En ce qui concerne la montée des tensions géopolitiques, l’endettement et la faiblesse économique des États-Unis sont inquiétants car une grande partie de la dette américaine est financée par des investisseurs étrangers. Si le scepticisme quant à la capacité du gouvernement à rembourser sa dette s’accroît, le souhait d’investir sur les marchés de capitaux américains peut être compromis. Plus les États-Unis s’endetteront, plus le risque de crédit sera pris en compte dans leurs actifs d’investissement, même si les points de départ sont solides. Simultanément, avec l’escalade des tensions géopolitiques, la capacité des États-Unis à emprunter des capitaux supplémentaires pourrait diminuer, ce qui mettrait en péril leur capacité à honorer leurs obligations financières et à soutenir leurs alliances stratégiques. L’affaiblissement de la situation économique pourrait donc constituer une menace accrue pour la sécurité nationale et augmenter la vulnérabilité des États-Unis aux chocs géopolitiques.    

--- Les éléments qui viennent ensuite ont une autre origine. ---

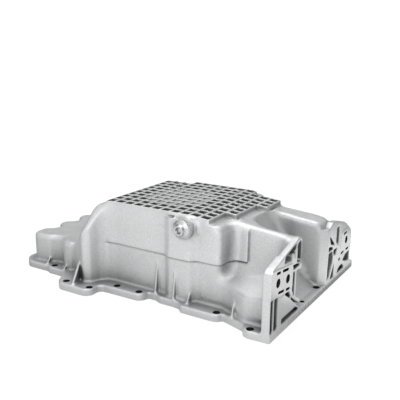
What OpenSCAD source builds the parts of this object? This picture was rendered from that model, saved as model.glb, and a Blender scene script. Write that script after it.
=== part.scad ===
// Engine oil pan, cast aluminium, shown lying on its mounting flange:
// the flange face is z = 0 and the bottom of the sump is at the top.
// All sizes are millimetres. X runs along the engine, towards the
// gearbox end at +X. Y runs across it, and -Y is the drain plug side.

/* [Flange] */
// Thickness of the mounting flange
flange_t = 9; // [7:0.5:12]
// Diameter of the flange bolt holes, clearance for M8
bolt_d = 9; // [8.4:0.1:10]
// Wall thickness of the casting
wall = 5; // [4:0.25:5.5]

/* [Sump] */
// Height of the flat bottom of the sump above the flange face
sump_h = 110; // [100:1:115]
// Height of the shallow deck around the sump
deck_h = 48; // [44:1:52]
// Height of the cooling grid on the sump bottom
grid_h = 6; // [4:0.5:8]
// Width of a rib of the cooling grid
grid_rib = 3.8; // [3:0.1:5]
// Distance from rib to rib
grid_pitch = 14; // [14:14]
// Depth of the shallow pockets in the round field of the grid
shallow_d = 2.2; // [1.5:0.1:4]

/* [Gearbox end] */
// Thickness of the two gearbox ears
ear_t = 11; // [10:0.5:13]
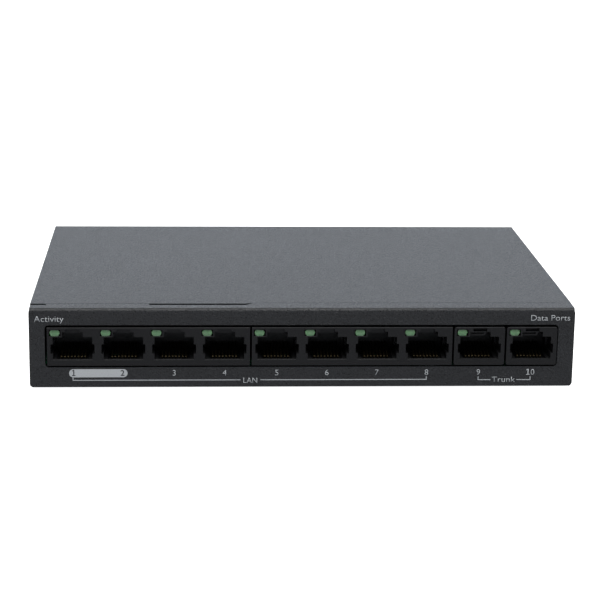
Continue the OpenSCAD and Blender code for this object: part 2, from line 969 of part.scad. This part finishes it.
module dc_jack_pin() {
    tip = 0.4;
    free = barrel_depth - 1.2 - tip;
    color([0.8, 0.8, 0.78]) seat() {
        translate([inlet_x, body_d - barrel_depth, inlet_z]) rotate([-90, 0, 0]) {
            cylinder(r = centre_pin_r, h = free);
            translate([0, 0, free]) cylinder(r1 = centre_pin_r, r2 = centre_pin_r - tip, h = tip);
            translate([0, 0, barrel_depth - inlet_len - 0.2]) {
                cylinder(r = pin_tail_r, h = inlet_len - barrel_depth + 0.3);
            }
        }
    }
}

// Side contact of the inlet: a leaf with a round fold and a bump that meets the plug
module dc_jack_spring() {
    color([0.8, 0.78, 0.6]) seat() {
        translate([inlet_x, leaf_fold_y, leaf_fold_z]) {
            rotate([0, 90, 0]) cylinder(r = leaf_fold_r, h = leaf_w, center = true);
            rotate([leaf_rise_deg, 0, 0]) {
                translate([-leaf_w / 2, 0, -leaf_t / 2]) cube([leaf_w, leaf_len, leaf_t]);
                translate([0, leaf_bump_at, leaf_bump_r / 2]) {
                    rotate([0, 90, 0]) cylinder(r = leaf_bump_r, h = leaf_w, center = true);
                }
            }
        }
    }
}

module dc_jack_tabs() {
    color([0.8, 0.8, 0.78]) seat() {
        for (tab = inlet_tabs) {
            block(tab[0], tab[1]);
        }
    }
}

module ground_screw() {
    color([0.75, 0.75, 0.73]) seat() {
        translate([ground_x, body_d + ground_washer_t, ground_z]) {
            rotate([-90, 0, 0]) pan_screw(3, ground_head_h, 6.5);
        }
    }
}

module ground_washer() {
    color([0.75, 0.75, 0.73]) seat() {
        translate([ground_x, body_d, ground_z]) rotate([-90, 0, 0]) {
            difference() {
                cylinder(r = 3.6, h = ground_washer_t);
                translate([0, 0, -reach]) cylinder(r = screw_hole_r, h = 3);
            }
        }
    }
}

module ground_nut() {
    nut_h = 2.4;
    color([0.7, 0.7, 0.68]) seat() {
        translate([ground_x, body_d - sheet_t - nut_h, ground_z]) rotate([-90, 0, 0]) {
            difference() {
                cylinder(r = 3.2, h = nut_h, $fn = 6);
                translate([0, 0, -reach]) cylinder(r = screw_r + 0.03, h = 5);
            }
        }
    }
}

base_chassis();
top_cover();
cover_screws();
rubber_feet();
insulating_sheet();
main_pcb();
pcb_standoffs();
pcb_screws();
jack_housing_1_4();
jack_housing_5_8();
jack_housing_9();
jack_housing_10();
contacts(1);  // contacts_1
contacts(2);  // contacts_2
contacts(3);  // contacts_3
contacts(4);  // contacts_4
contacts(5);  // contacts_5
contacts(6);  // contacts_6
contacts(7);  // contacts_7
contacts(8);  // contacts_8
contacts(9);  // contacts_9
contacts(10);  // contacts_10
contact_tails();
led(1);  // led_1
led(2);  // led_2
led(3);  // led_3
led(4);  // led_4
led(5);  // led_5
led(6);  // led_6
led(7);  // led_7
led(8);  // led_8
led(9);  // led_9
led(10);  // led_10
led_leads();
lan_transformers();
switch_chip();
heatsink();
config_memory();
crystal();
poe_controllers();
poe_transistors();
bulk_capacitors();
small_capacitors();
power_inductor();
power_converter_chip();
power_diode();
input_fuse();
dc_jack_body();
dc_jack_pin();
dc_jack_spring();
dc_jack_tabs();
ground_screw();
ground_washer();
ground_nut();
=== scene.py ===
"""Looks of a desktop network switch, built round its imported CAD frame."""

import json
import math

import bmesh
import bpy
from mathutils import Matrix, Vector


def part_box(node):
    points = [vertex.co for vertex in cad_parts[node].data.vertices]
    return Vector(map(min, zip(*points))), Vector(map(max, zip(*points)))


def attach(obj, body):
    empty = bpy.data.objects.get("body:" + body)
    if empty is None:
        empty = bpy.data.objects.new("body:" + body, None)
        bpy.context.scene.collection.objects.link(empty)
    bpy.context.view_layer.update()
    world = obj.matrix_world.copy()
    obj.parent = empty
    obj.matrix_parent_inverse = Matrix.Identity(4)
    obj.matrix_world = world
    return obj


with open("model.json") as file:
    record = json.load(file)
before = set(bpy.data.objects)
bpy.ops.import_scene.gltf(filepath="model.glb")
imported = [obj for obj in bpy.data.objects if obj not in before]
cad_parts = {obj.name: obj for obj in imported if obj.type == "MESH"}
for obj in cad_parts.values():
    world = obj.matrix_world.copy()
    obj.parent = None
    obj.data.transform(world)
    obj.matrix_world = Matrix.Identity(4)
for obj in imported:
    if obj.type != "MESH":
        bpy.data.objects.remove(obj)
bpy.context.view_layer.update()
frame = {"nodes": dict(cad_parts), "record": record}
NODES = frame["nodes"]
MM = 0.001
BODY = "chassis"

# The case's own frame: the top middle of the front face
case_low, case_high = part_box("base_chassis")
FRONT_Y = case_low[1]
TOP_Z = case_high[2]
CASE_W = (case_high[0] - case_low[0]) / MM
PORTS = range(1, 11)
port_x = {}
for port in PORTS:
    low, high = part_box(f"contacts_{port}")
    port_x[port] = (low[0] + high[0]) / 2 / MM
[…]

Inquiétudes liées à la dédollarisation

Le rôle unique du dollar américain en tant que monnaie de réserve mondiale permet une flexibilité budgétaire extraordinaire. La profondeur des marchés de capitaux américains renforce la réputation et la longévité du dollar, permettant aux banques centrales étrangères d’investir de manière fiable leurs réserves dans la dette publique américaine, ce qui renforce l’attrait du dollar en tant que monnaie refuge. Ce niveau important de demande intrinsèque pour la dette du ministère américain des Finances permet aux États-Unis d’emprunter à moindre coût et d’utiliser le dollar comme outil diplomatique. À ce stade, il est peu probable que le dollar américain perde son statut de monnaie de réserve, car aucune monnaie ni aucun panier de monnaies ne constituent actuellement une alternative viable. Selon nous, le risque d’un changement de l’ordre monétaire mondial est faible dans un avenir proche, même si nous reconnaissons qu’il pourrait s’inscrire dans une tendance qui s’étale sur plusieurs décennies. D’ici là, nous pensons que la dédollarisation restera un enjeu populaire mais improbable.

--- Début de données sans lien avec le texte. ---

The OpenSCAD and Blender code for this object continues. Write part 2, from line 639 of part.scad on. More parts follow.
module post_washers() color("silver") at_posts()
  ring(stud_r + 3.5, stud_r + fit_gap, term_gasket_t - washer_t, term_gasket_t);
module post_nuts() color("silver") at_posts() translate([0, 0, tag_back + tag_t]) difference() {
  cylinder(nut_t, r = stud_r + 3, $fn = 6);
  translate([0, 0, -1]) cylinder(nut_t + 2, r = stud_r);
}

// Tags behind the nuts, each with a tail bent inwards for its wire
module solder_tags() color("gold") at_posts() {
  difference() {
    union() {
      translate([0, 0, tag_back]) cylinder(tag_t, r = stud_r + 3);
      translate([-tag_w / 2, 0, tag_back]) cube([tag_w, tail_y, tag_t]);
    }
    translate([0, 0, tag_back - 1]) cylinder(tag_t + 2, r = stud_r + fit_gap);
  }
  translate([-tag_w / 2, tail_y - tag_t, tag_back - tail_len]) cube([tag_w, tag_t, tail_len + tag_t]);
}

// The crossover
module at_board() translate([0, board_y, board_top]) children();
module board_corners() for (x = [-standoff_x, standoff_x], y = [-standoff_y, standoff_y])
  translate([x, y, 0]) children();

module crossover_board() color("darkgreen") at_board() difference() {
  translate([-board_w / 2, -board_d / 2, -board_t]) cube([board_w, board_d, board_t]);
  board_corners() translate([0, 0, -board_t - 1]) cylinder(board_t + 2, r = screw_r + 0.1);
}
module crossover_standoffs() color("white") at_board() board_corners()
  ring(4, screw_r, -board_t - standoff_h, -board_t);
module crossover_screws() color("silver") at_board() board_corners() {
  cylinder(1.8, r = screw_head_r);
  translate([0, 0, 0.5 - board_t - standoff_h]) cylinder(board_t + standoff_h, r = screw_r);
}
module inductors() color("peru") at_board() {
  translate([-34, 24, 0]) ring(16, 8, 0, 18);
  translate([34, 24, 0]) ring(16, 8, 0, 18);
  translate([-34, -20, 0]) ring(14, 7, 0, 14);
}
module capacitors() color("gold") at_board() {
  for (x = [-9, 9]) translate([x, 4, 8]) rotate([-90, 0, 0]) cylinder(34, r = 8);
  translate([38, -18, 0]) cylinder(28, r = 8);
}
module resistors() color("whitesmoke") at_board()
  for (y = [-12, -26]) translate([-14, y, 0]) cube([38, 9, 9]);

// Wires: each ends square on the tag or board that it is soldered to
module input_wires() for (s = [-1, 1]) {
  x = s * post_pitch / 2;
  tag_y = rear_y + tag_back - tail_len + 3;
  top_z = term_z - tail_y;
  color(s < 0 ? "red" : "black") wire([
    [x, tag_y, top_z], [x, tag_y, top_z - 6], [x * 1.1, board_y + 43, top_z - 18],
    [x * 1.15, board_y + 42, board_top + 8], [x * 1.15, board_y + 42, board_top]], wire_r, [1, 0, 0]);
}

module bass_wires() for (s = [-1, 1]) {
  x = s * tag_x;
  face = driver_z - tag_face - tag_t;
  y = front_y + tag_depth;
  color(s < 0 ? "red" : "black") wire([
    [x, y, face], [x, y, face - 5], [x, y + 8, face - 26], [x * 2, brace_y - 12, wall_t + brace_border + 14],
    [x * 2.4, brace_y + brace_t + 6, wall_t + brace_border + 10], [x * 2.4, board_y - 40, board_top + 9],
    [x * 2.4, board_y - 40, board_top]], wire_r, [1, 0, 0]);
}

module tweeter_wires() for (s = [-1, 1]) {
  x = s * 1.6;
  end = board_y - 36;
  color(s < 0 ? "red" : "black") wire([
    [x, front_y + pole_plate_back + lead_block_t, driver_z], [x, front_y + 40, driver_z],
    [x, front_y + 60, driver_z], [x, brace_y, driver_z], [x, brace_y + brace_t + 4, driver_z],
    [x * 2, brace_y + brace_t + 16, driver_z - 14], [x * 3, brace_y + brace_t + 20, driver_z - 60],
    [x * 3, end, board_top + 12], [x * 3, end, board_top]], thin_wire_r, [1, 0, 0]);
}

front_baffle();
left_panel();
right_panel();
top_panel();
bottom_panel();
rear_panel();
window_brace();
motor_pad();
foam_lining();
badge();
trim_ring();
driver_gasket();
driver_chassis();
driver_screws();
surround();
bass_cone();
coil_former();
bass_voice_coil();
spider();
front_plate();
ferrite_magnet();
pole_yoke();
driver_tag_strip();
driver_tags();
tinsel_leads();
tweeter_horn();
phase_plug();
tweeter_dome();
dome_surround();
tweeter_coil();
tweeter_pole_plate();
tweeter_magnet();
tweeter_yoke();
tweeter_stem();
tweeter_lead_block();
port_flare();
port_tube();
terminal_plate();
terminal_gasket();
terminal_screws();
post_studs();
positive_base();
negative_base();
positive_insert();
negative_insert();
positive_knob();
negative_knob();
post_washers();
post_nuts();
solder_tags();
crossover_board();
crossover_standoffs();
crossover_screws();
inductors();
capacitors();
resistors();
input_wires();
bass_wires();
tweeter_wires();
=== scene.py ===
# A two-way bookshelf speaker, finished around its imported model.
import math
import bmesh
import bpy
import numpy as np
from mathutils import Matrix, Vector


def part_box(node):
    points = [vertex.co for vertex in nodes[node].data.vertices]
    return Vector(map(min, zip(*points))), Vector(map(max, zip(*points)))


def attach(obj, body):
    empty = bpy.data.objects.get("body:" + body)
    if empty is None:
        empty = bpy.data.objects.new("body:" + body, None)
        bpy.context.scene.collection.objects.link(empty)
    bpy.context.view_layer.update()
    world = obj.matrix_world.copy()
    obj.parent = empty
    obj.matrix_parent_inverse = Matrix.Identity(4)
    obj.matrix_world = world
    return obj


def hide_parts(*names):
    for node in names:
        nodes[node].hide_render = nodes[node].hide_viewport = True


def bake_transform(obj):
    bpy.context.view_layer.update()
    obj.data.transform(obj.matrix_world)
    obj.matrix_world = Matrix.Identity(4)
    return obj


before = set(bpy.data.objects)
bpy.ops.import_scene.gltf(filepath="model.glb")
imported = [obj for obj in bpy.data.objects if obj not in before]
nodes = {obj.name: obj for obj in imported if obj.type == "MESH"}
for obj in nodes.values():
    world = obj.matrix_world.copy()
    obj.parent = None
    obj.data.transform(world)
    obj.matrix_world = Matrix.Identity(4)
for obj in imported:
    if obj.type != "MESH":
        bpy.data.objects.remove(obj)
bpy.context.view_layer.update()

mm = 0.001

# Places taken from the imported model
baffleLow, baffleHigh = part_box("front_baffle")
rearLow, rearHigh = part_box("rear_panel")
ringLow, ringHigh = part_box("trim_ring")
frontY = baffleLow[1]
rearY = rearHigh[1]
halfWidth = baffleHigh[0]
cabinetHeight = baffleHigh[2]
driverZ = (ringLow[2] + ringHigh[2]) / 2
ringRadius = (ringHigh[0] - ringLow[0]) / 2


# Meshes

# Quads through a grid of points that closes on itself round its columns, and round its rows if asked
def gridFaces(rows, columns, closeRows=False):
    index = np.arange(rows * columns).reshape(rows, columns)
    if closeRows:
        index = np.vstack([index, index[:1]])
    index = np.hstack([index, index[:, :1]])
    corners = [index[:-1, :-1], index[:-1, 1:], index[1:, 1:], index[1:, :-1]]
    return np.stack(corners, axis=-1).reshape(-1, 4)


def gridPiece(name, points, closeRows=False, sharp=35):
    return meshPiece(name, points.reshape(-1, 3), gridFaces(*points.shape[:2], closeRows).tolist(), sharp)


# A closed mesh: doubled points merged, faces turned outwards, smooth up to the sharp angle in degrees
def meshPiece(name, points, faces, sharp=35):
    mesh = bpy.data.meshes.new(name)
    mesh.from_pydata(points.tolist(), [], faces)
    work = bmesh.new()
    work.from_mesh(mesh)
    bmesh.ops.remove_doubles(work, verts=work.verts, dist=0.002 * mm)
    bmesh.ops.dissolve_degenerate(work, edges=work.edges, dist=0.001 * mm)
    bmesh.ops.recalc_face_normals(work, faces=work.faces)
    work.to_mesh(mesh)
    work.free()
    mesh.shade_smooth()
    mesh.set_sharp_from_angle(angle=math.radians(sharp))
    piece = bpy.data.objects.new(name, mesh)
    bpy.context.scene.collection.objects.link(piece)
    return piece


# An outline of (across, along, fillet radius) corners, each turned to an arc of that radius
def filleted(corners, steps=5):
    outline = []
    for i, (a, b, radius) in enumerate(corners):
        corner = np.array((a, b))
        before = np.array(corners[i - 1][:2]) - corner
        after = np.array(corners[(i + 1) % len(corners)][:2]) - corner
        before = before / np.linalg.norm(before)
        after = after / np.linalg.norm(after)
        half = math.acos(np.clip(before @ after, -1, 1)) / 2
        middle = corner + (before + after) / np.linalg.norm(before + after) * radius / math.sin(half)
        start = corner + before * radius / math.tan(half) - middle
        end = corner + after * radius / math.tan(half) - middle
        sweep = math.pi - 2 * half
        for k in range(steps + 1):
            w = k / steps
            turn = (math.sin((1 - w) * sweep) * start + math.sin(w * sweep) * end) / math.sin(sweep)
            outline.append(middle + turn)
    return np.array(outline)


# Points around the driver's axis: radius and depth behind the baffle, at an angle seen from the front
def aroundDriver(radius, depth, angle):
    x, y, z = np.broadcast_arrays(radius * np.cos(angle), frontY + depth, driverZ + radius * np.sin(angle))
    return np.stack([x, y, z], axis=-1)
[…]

Même si le chemin vers la soutenabilité ne sera pas facile, l’accès aisé aux capitaux offre au gouvernement américain un tampon dans sa recherche de discipline budgétaire, lui permettant de parvenir à un équilibre entre une multitude de responsabilités en matière de dépenses et ses efforts pour dégonfler un niveau de dette souveraine en pleine expansion.

Le crédit là où il est dû

La dette nationale américaine a atteint des niveaux historiques. Malgré les motifs raisonnables et les évaluations des risques qui sous-tendent ces préoccupations croissantes, nous pensons que l’état actuel de la soutenabilité de la dette américaine n’est pas une menace immédiate, ni une menace garantie à long terme. La force des États-Unis en tant que puissance économique mondiale renforce leur crédibilité et leur promesse ultime de rembourser leur dette, ce qui élargit leur marge de manœuvre financière pour répondre à leurs priorités de financement et contracter de nouvelles dettes. Les actifs américains sont donc à la fois désirables et investissables malgré les problèmes liés à la dette. Même si le chemin vers la soutenabilité ne sera pas facile, l’accès aisé aux capitaux offre au gouvernement américain un tampon dans sa recherche de discipline budgétaire, lui permettant de parvenir à un équilibre entre une multitude de responsabilités en matière de dépenses et ses efforts pour dégonfler un niveau de dette souveraine en pleine expansion.

1Janet Yellen, Debt Limit Letter to Congress. Ministère américain des Finances. 13 janvier 2023. 
2Projections budgétaires décennales du Bureau du budget du Congrès américain. Mai 2023.